— START OF Source excerpt —
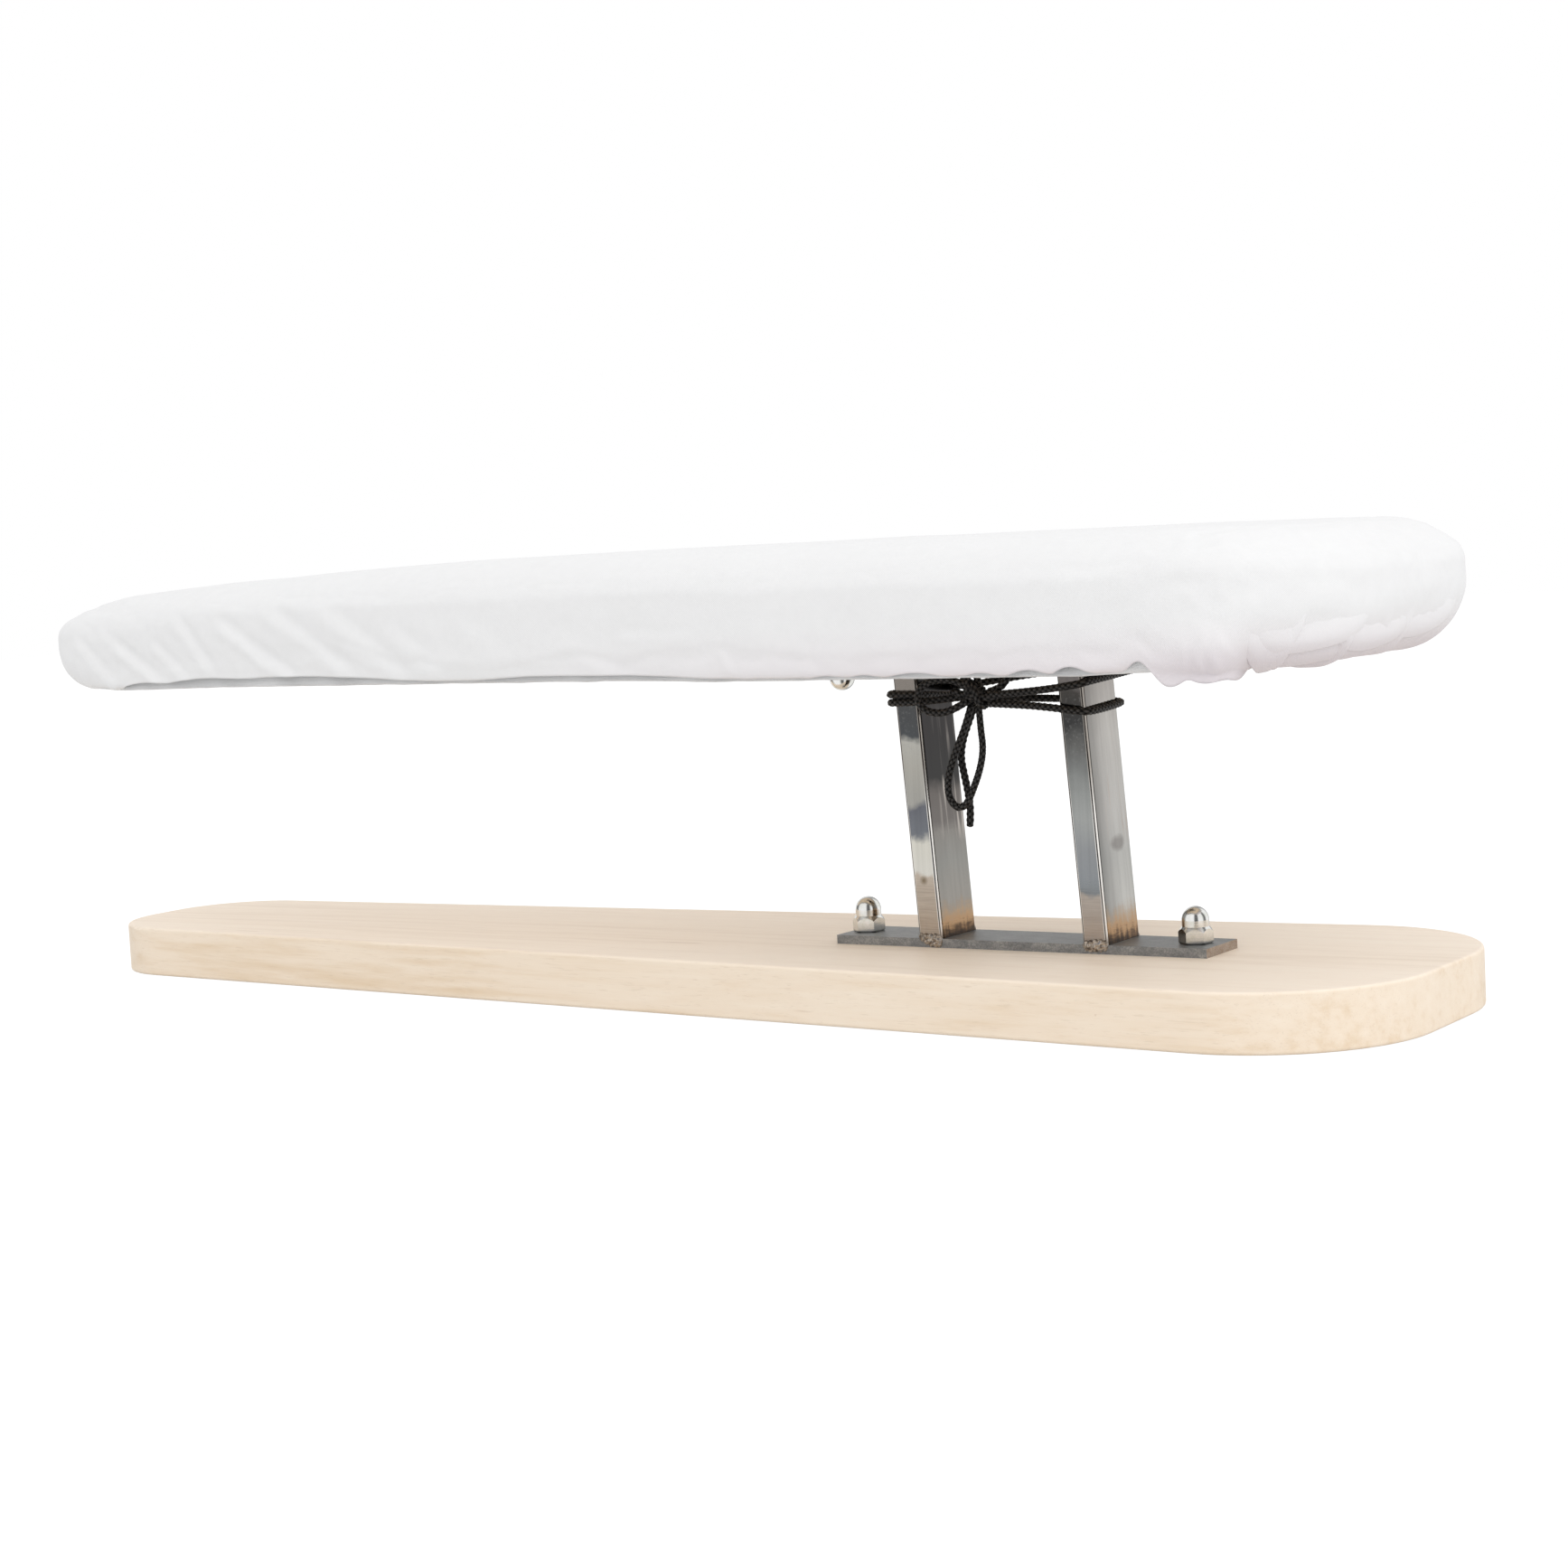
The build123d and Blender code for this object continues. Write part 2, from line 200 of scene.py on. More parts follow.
def felt_material():
    """Grey needled felt, a little blotchy, with short fibres on its surface."""
    paint = Paint("grey_needled_felt", Roughness=0.95, Specular_IOR_Level=0.15)
    paint.set("Sheen Weight", 0.3)
    paint.set("Sheen Roughness", 0.6)
    fibres = paint.noise(paint.stretched((1.0, 1.0, 2.2)), 1700.0, 4.0, 0.75, 0.6)
    slant = paint.stretched((1.0, 1.0, 1.0), turn=(0.0, 0.7, 0.0))
    patches = paint.noise(paint.stretched((1.0, 1.0, 0.25), source=slant), 46.0, 1.0, 0.4)
    tone = paint.sum("MULTIPLY_ADD", fibres, 0.3, paint.times(patches, 0.7))
    paint.set("Base Color", paint.ramp(tone, [(0.36, (0.64, 0.645, 0.65)), (0.62, (0.80, 0.805, 0.81))]))
    paint.set("Normal", paint.bump(fibres, 0.0004, 0.8))
    return paint.material


def wadding_material():
    """Soft white wadding."""
    paint = Paint("white_wadding", Roughness=1.0, Specular_IOR_Level=0.1)
    tufts = paint.noise(paint.place, 420.0, 5.0, 0.7, 1.0)
    paint.set("Base Color", paint.ramp(tufts, [(0.3, (0.74, 0.74, 0.72)), (0.7, (0.86, 0.86, 0.84))]))
    paint.set("Normal", paint.bump(tufts, 0.0012, 0.9))
    return paint.material


# Painted shade, faintly rosy, low on the cover and deepest under the heel's flaps: where each fades in along
# X and out along Z, strength, colour.
COTTON_LOW_SHADE = [
    ((-0.05, 0.22), (0.151, 0.172), 0.85, (0.800, 0.750, 0.770)),
    ((0.288, 0.318), (0.1525, 0.1610), 0.8, (0.715, 0.665, 0.690)),
]


def cotton_material():
    """White cotton twill: fine slanting ribs, faint slubs, and painted shade with a faint rosy tone low on
    the sides.
    """
    paint = Paint("white_cotton_twill", Roughness=0.88, Specular_IOR_Level=0.22)
    paint.set("Sheen Weight", 0.12)
    paint.set("Sheen Roughness", 0.5)
    ribs = paint.node(
        "TexWave", [("Vector", paint.place), ("Scale", 760.0), ("Distortion", 0.6), ("Detail", 1.0)],
        bands_direction="DIAGONAL",
    ).outputs[1]
    threads = paint.noise(paint.place, 2600.0, 3.0, 0.7)
    slubs = paint.noise(paint.place, 190.0, 3.0, 0.6)
    height = paint.sum("MULTIPLY_ADD", ribs, 0.6, paint.times(threads, 0.4))
    fine = paint.ramp(height, [(0.15, 0.955), (0.85, 1.0)])
    clean = paint.ramp(slubs, [(0.3, (0.832, 0.832, 0.832)), (0.7, (0.848, 0.848, 0.848))])
    low_shaded = clean
    # Painted shade: each band darkens the cotton low down, the second under the heel's flaps.
    for (x_low, x_high), (z_low, z_high), share, tint in COTTON_LOW_SHADE:
        heelward = paint.span(paint.axis("X"), x_low, x_high)
        low = paint.span(paint.axis("Z"), z_low, z_high, 1.0, 0.0)
        low_shaded = paint.blend(paint.times(paint.times(low, heelward), share), low_shaded, tint)
    paint.set("Base Color", paint.blend(1.0, low_shaded, fine, mode="MULTIPLY"))
    slow = paint.bump(slubs, 0.0003, 0.35)
    paint.set("Normal", paint.bump(height, 0.00012, 0.5, slow))
    return paint.material


# The wood's tones from late grain to early grain, on its sides and on its top, which is painted lighter to
# offset the arm's shadow on it.
WOOD_STOPS = (0.34, 0.50, 0.66)
WOOD_SIDE = [(0.800, 0.640, 0.460), (0.885, 0.755, 0.605), (0.915, 0.800, 0.660)]
WOOD_TOP_PAINTED_LIGHTER = [(0.880, 0.750, 0.610), (0.955, 0.835, 0.700), (0.970, 0.865, 0.735)]
# Marks in the wood: middle and half size in metres, colour, strength.
WOOD_MARKS = [
    ((0.268, -0.0940, 0.0130), (0.0012, 0.004, 0.0010), (0.50, 0.33, 0.20), 0.8),
    ((0.120, -0.0840, 0.0060), (0.0080, 0.004, 0.0007), (0.62, 0.47, 0.34), 0.5),
    ((-0.060, -0.0740, 0.0160), (0.0110, 0.004, 0.0006), (0.66, 0.51, 0.38), 0.4),
    ((0.020, -0.0300, 0.0250), (0.0140, 0.0012, 0.003), (0.60, 0.46, 0.34), 0.4),
    ((-0.240, -0.0500, 0.0250), (0.0100, 0.0010, 0.003), (0.58, 0.44, 0.32), 0.35),
]


def wood_material():
    """Pale, fine-grained wood: faint grain along the board, pores, and a few small marks."""
    paint = Paint("pale_birch", Roughness=0.52, Specular_IOR_Level=0.4)
    drift = paint.noise(paint.stretched((1.4, 5.0, 5.0)), 2.0, 2.0)
    bent = paint.sum("MULTIPLY_ADD", drift, 0.020, paint.axis("Y"))
    grain_place = paint.node("CombineXYZ", [(0, paint.axis("X")), (1, bent), (2, paint.axis("Z"))]).outputs[0]
    streaks = paint.noise(paint.stretched((9.0, 190.0, 190.0), source=grain_place), 1.0, 5.0, 0.62)
    broad = paint.noise(paint.stretched((2.2, 26.0, 26.0), source=grain_place), 1.0, 3.0)
    pores = paint.noise(paint.stretched((60.0, 1600.0, 1600.0), source=grain_place), 1.0, 2.0, 0.6)
    fleck = paint.span(pores, 0.60, 0.72)
    tone = paint.sum("MULTIPLY_ADD", streaks, 0.6, paint.times(broad, 0.4))
    side, top = (paint.ramp(tone, list(zip(WOOD_STOPS, tones))) for tones in (WOOD_SIDE, WOOD_TOP_PAINTED_LIGHTER))
    # Painted light: faces that look up take the lighter top tones.
    colour = paint.blend(paint.span(paint.facing("Z"), 0.3, 0.9), side, top)
    colour = paint.blend(paint.times(fleck, 0.22), colour, (0.56, 0.42, 0.30))
    for place, size, tint, share in WOOD_MARKS:
        shift = tuple(-p / s for p, s in zip(place, size))
        away = paint.length(paint.stretched(tuple(1.0 / s for s in size), shift=shift))
        ragged = paint.sum("MULTIPLY_ADD", streaks, 0.5, paint.sum("SUBTRACT", away, 0.25))
        colour = paint.blend(paint.span(ragged, 0.55, 1.1, share, 0.0), colour, tint)
    paint.set("Base Color", colour)
    paint.set("Roughness", paint.span(streaks, 0.3, 0.75, 0.46, 0.62))
    slow = paint.bump(streaks, 0.00010, 0.5)
    paint.set("Normal", paint.bump(fleck, -0.00006, 0.5, slow))
    return paint.material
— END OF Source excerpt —
Across the data above, how many lines include the word "from"? Give only the count.

Full answer
2